● Material provided:
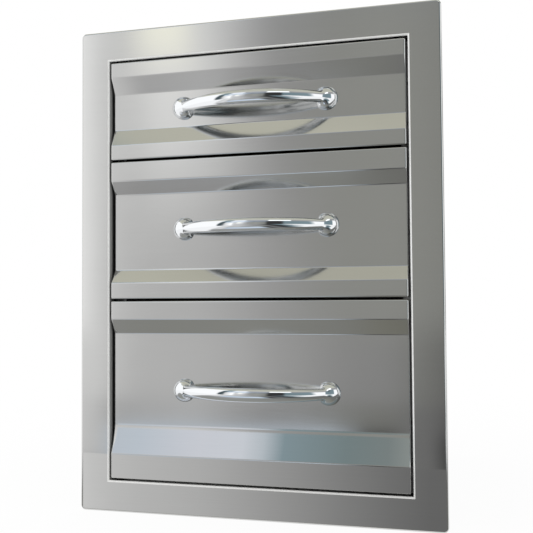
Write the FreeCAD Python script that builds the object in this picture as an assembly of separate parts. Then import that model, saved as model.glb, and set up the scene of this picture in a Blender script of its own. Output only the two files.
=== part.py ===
import FreeCAD, Part
import math
import os
from FreeCAD import Vector

# Built-in unit of three drawers, folded from stainless sheet, for the face of an outdoor island.
# The origin is the middle of the flange's lower back lip, which bears on the island's face.
# -Y is the front, +Z is up, and the drawers slide out along -Y.

# Face frame: a shallow flange folded like a picture frame, with jambs running back from its opening
flange_width = 457.0
flange_height = 610.0
flange_border = 39.0
flange_depth = 10.0
flange_corner_radius = 6.0
flange_edge_radius = 2.5
lip_width = 10.0
frame_sheet = 1.2
jamb_reach = 36.0

# Housing behind the flange
housing_sheet = 1.2
housing_front = 17.0
housing_depth = 478.0
housing_fold_radius = 1.0
stop_flange_width = 10.0
stop_notch_half_height = 26.0
lap_flange = 14.0
lap_gap = 1.0
rear_web_inset = 4.0

# Drawer fronts: gap round each, height of the upper two, and thickness of the pan
reveal = 2.6
upper_height = 125.0
middle_height = 174.2
front_sheet = 1.0
front_depth = 24.0
fold_radius = 4.0
rim_radius = 2.0
side_rim_radius = 1.8

# Depth of each front's recessed panel, and the heights of its bands and folds from the top edge down; what is
# left is the lower band. The lowest fold of all is a shallow cove, hollow by a little against a straight slope
upper_folds = {"depth": 9.5, "band": 19.0, "fold": 20.5, "panel": 46.0, "lower_fold": 21.0, "hollow": 0.0}
middle_folds = {"depth": 11.0, "band": 24.5, "fold": 17.0, "panel": 96.0, "lower_fold": 16.5, "hollow": 0.0}
lower_folds = {"depth": 10.0, "band": 23.0, "fold": 18.0, "panel": 116.0, "lower_fold": 34.0, "hollow": 2.0}
cove_share = 0.9

# Liner that closes the back of each front
liner_sheet = 1.0
liner_fit = 0.1
liner_flange = 8.0
liner_corner_radius = 1.2

# Trays
tray_sheet = 1.0
tray_depth = 430.0
tray_lift = 14.0
tray_drop = 20.0
tray_corner_radius = 3.0
tray_hem_width = 8.0
tray_hem_drop = 5.0
hem_foot = 2.0
hem_setback = 6.0

# Bow handles: the bow's middle line stands off the panel by handle_stand, and by handle_root at its feet
handle_span = 186.5
handle_stand = 38.0
handle_root = 5.0
bow_end_height = 12.5
bow_mid_height = 16.5
bow_end_depth = 9.0
bow_mid_depth = 11.0
bow_overrun = 6.0
bow_stations = 13
foot_radius = 14.5
foot_width = 24.0
foot_stand = 12.0
handle_screw_reach = 8.0

# Telescopic ball-bearing slides, one pair to a drawer
slide_length = 400.0
slide_start = 20.0
slide_thickness = 12.7
slide_rise = 40.0
member_sheet = 1.0
outer_fold_radius = 0.8
member_fold_radius = 0.4

# Slide sections: half height of each member, and distances across from the side panel's inside
outer_half_height = 22.5
outer_edge_across = 9.6
outer_edge_turn = 2.2
middle_half_height = 17.5
middle_web_across = 2.4
middle_edge_across = 9.4
middle_edge_out = 1.0
middle_edge_rise = 0.8
inner_half_height = 12.5
inner_edge_across = 5.6
inner_edge_out = 0.8
inner_edge_rise = 0.6

# Balls and the folded cages that hold them
ball_radius = 1.9
ball_pitch = 25.0
balls_per_row = 8
outer_row_across = 6.2
inner_row_across = 7.4
cage_sheet = 0.5
cage_length = 200.0
cage_start = 120.0
cage_overhang = 2.6
outer_cage_web = 1.7
inner_cage_web = 3.9

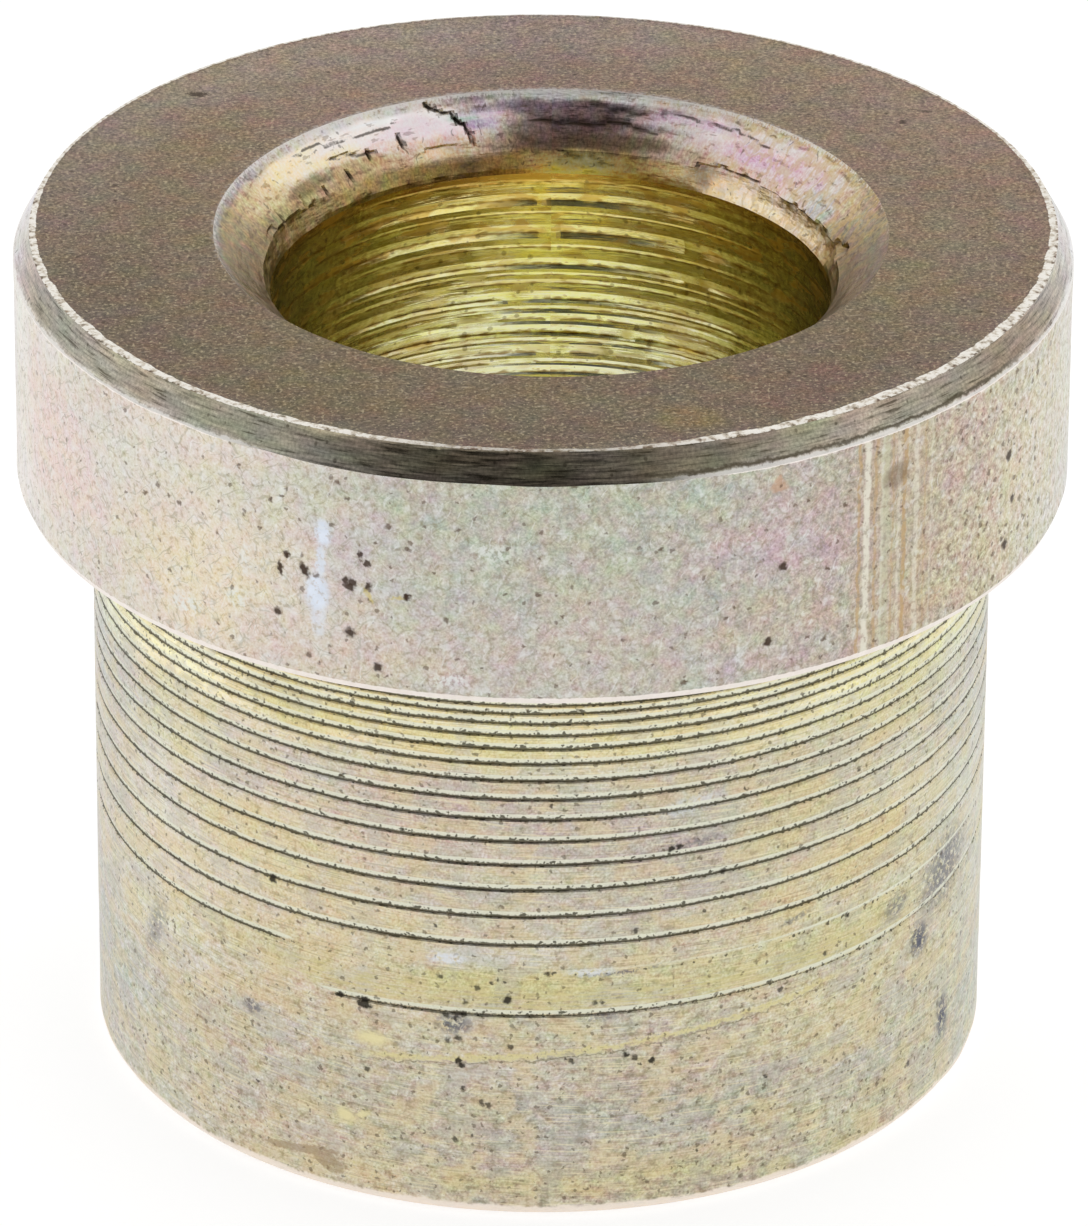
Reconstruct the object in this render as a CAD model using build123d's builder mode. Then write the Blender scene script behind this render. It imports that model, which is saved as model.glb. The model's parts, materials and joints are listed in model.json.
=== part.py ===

● Required work: Extract all lines as given.

● Worked solution:
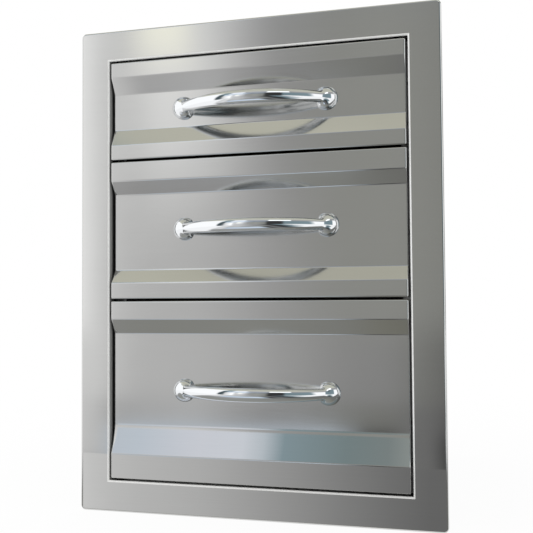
Write the FreeCAD Python script that builds the object in this picture as an assembly of separate parts. Then import that model, saved as model.glb, and set up the scene of this picture in a Blender script of its own. Output only the two files.
=== part.py ===
import FreeCAD, Part
import math
import os
from FreeCAD import Vector

# Built-in unit of three drawers, folded from stainless sheet, for the face of an outdoor island.
# The origin is the middle of the flange's lower back lip, which bears on the island's face.
# -Y is the front, +Z is up, and the drawers slide out along -Y.

# Face frame: a shallow flange folded like a picture frame, with jambs running back from its opening
flange_width = 457.0
flange_height = 610.0
flange_border = 39.0
flange_depth = 10.0
flange_corner_radius = 6.0
flange_edge_radius = 2.5
lip_width = 10.0
frame_sheet = 1.2
jamb_reach = 36.0

# Housing behind the flange
housing_sheet = 1.2
housing_front = 17.0
housing_depth = 478.0
housing_fold_radius = 1.0
stop_flange_width = 10.0
stop_notch_half_height = 26.0
lap_flange = 14.0
lap_gap = 1.0
rear_web_inset = 4.0

# Drawer fronts: gap round each, height of the upper two, and thickness of the pan
reveal = 2.6
upper_height = 125.0
middle_height = 174.2
front_sheet = 1.0
front_depth = 24.0
fold_radius = 4.0
rim_radius = 2.0
side_rim_radius = 1.8

# Depth of each front's recessed panel, and the heights of its bands and folds from the top edge down; what is
# left is the lower band. The lowest fold of all is a shallow cove, hollow by a little against a straight slope
upper_folds = {"depth": 9.5, "band": 19.0, "fold": 20.5, "panel": 46.0, "lower_fold": 21.0, "hollow": 0.0}
middle_folds = {"depth": 11.0, "band": 24.5, "fold": 17.0, "panel": 96.0, "lower_fold": 16.5, "hollow": 0.0}
lower_folds = {"depth": 10.0, "band": 23.0, "fold": 18.0, "panel": 116.0, "lower_fold": 34.0, "hollow": 2.0}
cove_share = 0.9

# Liner that closes the back of each front
liner_sheet = 1.0
liner_fit = 0.1
liner_flange = 8.0
liner_corner_radius = 1.2

# Trays
tray_sheet = 1.0
tray_depth = 430.0
tray_lift = 14.0
tray_drop = 20.0
tray_corner_radius = 3.0
tray_hem_width = 8.0
tray_hem_drop = 5.0
hem_foot = 2.0
hem_setback = 6.0

# Bow handles: the bow's middle line stands off the panel by handle_stand, and by handle_root at its feet
handle_span = 186.5
handle_stand = 38.0
handle_root = 5.0
bow_end_height = 12.5
bow_mid_height = 16.5
bow_end_depth = 9.0
bow_mid_depth = 11.0
bow_overrun = 6.0
bow_stations = 13
foot_radius = 14.5
foot_width = 24.0
foot_stand = 12.0
handle_screw_reach = 8.0

# Telescopic ball-bearing slides, one pair to a drawer
slide_length = 400.0
slide_start = 20.0
slide_thickness = 12.7
slide_rise = 40.0
member_sheet = 1.0
outer_fold_radius = 0.8
member_fold_radius = 0.4

# Slide sections: half height of each member, and distances across from the side panel's inside
outer_half_height = 22.5
outer_edge_across = 9.6
outer_edge_turn = 2.2
middle_half_height = 17.5
middle_web_across = 2.4
middle_edge_across = 9.4
middle_edge_out = 1.0
middle_edge_rise = 0.8
inner_half_height = 12.5
inner_edge_across = 5.6
inner_edge_out = 0.8
inner_edge_rise = 0.6

# Balls and the folded cages that hold them
ball_radius = 1.9
ball_pitch = 25.0
balls_per_row = 8
outer_row_across = 6.2
inner_row_across = 7.4
cage_sheet = 0.5
cage_length = 200.0
cage_start = 120.0
cage_overhang = 2.6
outer_cage_web = 1.7
inner_cage_web = 3.9

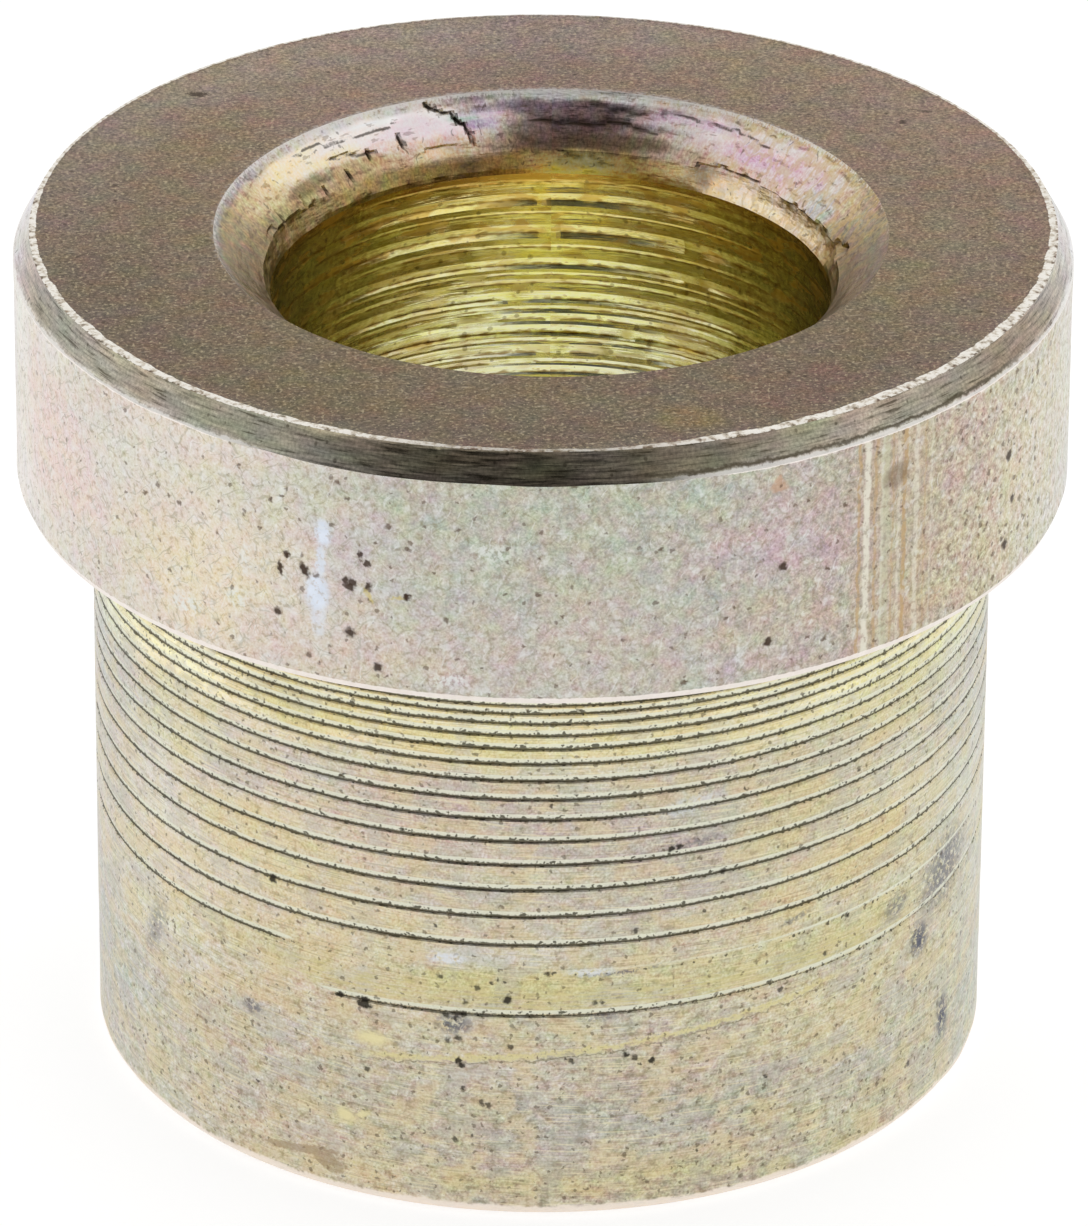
Reconstruct the object in this render as a CAD model using build123d's builder mode. Then write the Blender scene script behind this render. It imports that model, which is saved as model.glb. The model's parts, materials and joints are listed in model.json.
=== part.py ===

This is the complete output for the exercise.